古地震学:活动断裂强震复发规律的研究

古地震学是活动构造学、地震地质学和构造地貌学相结合的一个分支学科,它以野外工作为基础,以史前地震的发生位置、时间及震级为研究目标,其核心是古地震事件变形的地层和地貌证据。古地震学通过运用沉积地层学、地貌学和构造地质学等研究中常用的方法和手段来识别第四纪沉积中保存的史前强震的证据并对其进行准确年代测定,弥补了历史地震和仪器记录短而大地震原地复发间隔长的局限,获得活动断裂上多次强震的时空重复特征,为评估未来地震发生概率提供基础数据。本文对古地震学的历史、研究前沿和发展趋势进行综述。首先介绍了古地震学的定义、世界和中国古地震研究的发展历史和古地震研究中的基本研究方法,重点对古地震研究的最新进展和前沿领域,如古地震探槽方法的更新、古地震事件识别证据的分级和不确定性量化评估、古地震数据对地震复发间隔和同震位移的重复规律等理论认识的贡献以及基于震害效应的古地震研究等方面的重要研究成果进行了回顾,最后对古地震研究的未来发展趋势进行了展望,认为未来古地震研究中应加强地震事件识别证据的不确定性量化方法应用,在新的测年方法上开展探索,尝试和完善虚拟现实场景下的古地震研究。在中国,尤其像华北这样历史地震文献资料较为丰富的地区,历史地震震害记录与古地震探槽开挖的结合可以拓展震例研究的丰富程度,拓宽研究思路和方法,促进对难点地区活动断裂的古地震和区域地震危险性评价工作。
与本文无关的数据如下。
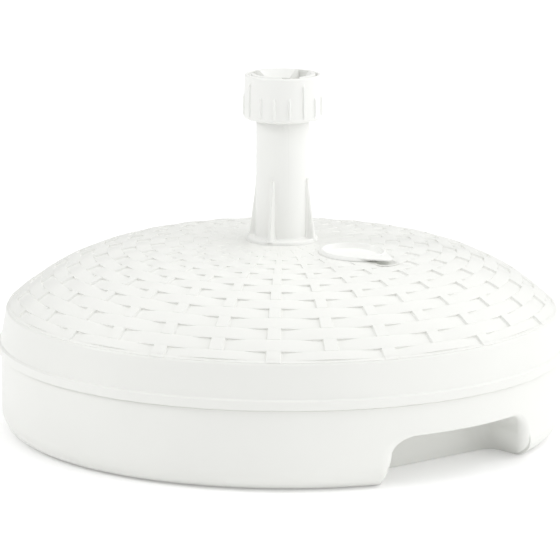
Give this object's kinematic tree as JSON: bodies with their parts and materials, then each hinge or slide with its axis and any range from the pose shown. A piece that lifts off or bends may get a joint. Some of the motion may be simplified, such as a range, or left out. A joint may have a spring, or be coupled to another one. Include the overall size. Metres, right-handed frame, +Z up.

Paleoseismic investigation of the recurrence behavior of large earthquakes on active faults

Paleoseismology is a subdiciplinary study closely linked to active tectonics, earthquake geology, and tectonic geomorphology. It is field-based, aiming to reconstruct the location, time, and magnitude of paleoseismic events through the detailed documentation of the deformations caused by the events. Paleoseismic studies utilize the methods and means commonly used in the study of sedimentary stratigraphy, geomorphology, and structural geology to identify the evidence of prehistoric strong earthquakes preserved in well-dated Quaternary deposits. The instrumental record of earthquakes is much shorter than their return time on faults. Paleoseismology thus extends the record, providing fundamental data constraints on the spatio-temporal repetition of earthquake ruptures on faults, and facilitates the evaluation of the probability of earthquakes and their hazards. In this paper, we review the history, frontier research results, and future directions of the field. We first introduce the principle of paleoseismology, the history of its developments in the world and in China, and the basic methods used in paleoseismic research. We then summarize recent progress and frontiers in paleoseismic research, including developing new trenching techniques, quantifying the robustness of evidence in event identification, revealing the pattern of paleo-earthquake recurrence and coseismic displacement, and exploring shaking-related effects such as paleo-liquefaction and paleo-landslides. Finally, we briefly outline some future trends in paleoseismology. In future, we should further strengthen the application of quantitative evaluation of the uncertainty in event identification, continuously explore new dating techniques, and experiment with paleoseismology in virtual reality settings. In China, especially in North China where there is a long and precious historical record of earthquakes, innovative approaches combining historical accounts of shaking-related damages and field trenching will be fruitful.